Tuesday, September 21, 2010

Celebrating the Beginnings of our Mobility

Mobility is what wheels and engines are all about. Horses and other animals helped people to move further and faster, and the addition of wheeled vehicles extended the usefulness of the animals. Then the bicycle, in the 1800s, proved to be a permanent extension to our mobility. Who doesn't remember the freedom they felt when they first rode on two wheels? But that internal combustion engine... now that changed things!

The first cars, of course, were like many new things today: The early adopters had to have money. But suppose you could rig one of those new internal combustion engines up to a bicycle... wouldn't that be something? People of modest means might enjoy quite an extended range! And so it was that bicycle manufacturers like Triumph and Royal Enfield in England, and Indian in the United States, began building motorized bicycles... motor bikes or motor cycles... around 1901 and 1902.

I recall an episode of NCIS where the assassin "Ari" met Gibbs in some remote location, riding up on a motorcycle (a Ducati as I recall). Gibbs said "nice bike", to which Ari replied "it isn't a 'bike', it's a 'motorcycle'". In his arrogance, he ignored the history of the machine.

Until Henry Ford reduced the price of his cars and doubled his workers' incomes, regular folk saw these motor cycles as a great liberator. It was now possible to get a good paying job in the city while living on the farm. It was now possible for a single fellow to take a very long trip. And it was fun! Indeed, after the great wars in Europe, and even today, motorcycles and scooters allow mobility for a lot of people who would otherwise be dependent.

In celebration of that time, the time before automobiles were affordable, there's an event going on right now called the Motorcycle Cannonball.  It is essentially a rally, the goal being to cover as many miles of the route as possible under your own power. If you break down one day, you can fix it and pick up at the next day's starting place. There are three classes: Single cylinder, single speed; two-cylinder, single-speed; and two-cylinder, multiple-geared motorcycles, the most "modern" of the bunch. As of today (Tuesday, September 21) 11 of 45 entrants have traveled 2114 of the 3300 mile rally completely on their own, and these motorcycles were all originally manufactured in 1915 or earlier. Even more amazing is that only a few are completely out of the event. Yes, it's been a lot of work, and many are spending their evenings making repairs, but it reminds us of the time when an average person could build or rebuild an engine and get their machine on the road. I wish I lived close enough to see them!

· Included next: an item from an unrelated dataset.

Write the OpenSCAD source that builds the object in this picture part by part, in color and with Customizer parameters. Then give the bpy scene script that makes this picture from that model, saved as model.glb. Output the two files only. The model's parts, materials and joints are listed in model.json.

It seems somehow fitting that this week, the winners of the Progressive Automotive X-Prize were announced, in which participants had to build a car and a business plan to produce it, and the car had to get the equivalent of over 100 mpg. "Equivalent" because they could be powered by electricity or a hybrid system. And it's fitting to this historical event, because the winner, made by a company called Edison2, was the Very Light Car powered not by a complicated and heavy system requiring batteries, but by a two-cylinder motorcycle engine. Internal combustion has some years left as the most efficient and cleanest option, it seems.

It is a celebration, and celebrate we should! I'm 100% on board with making engines run cleaner and for finding ways to use less energy, but would any of us want to go back to the days before we were mobile? I'm thinking that it's time to do my own celebration by taking a road trip with my wife; no airplanes this time.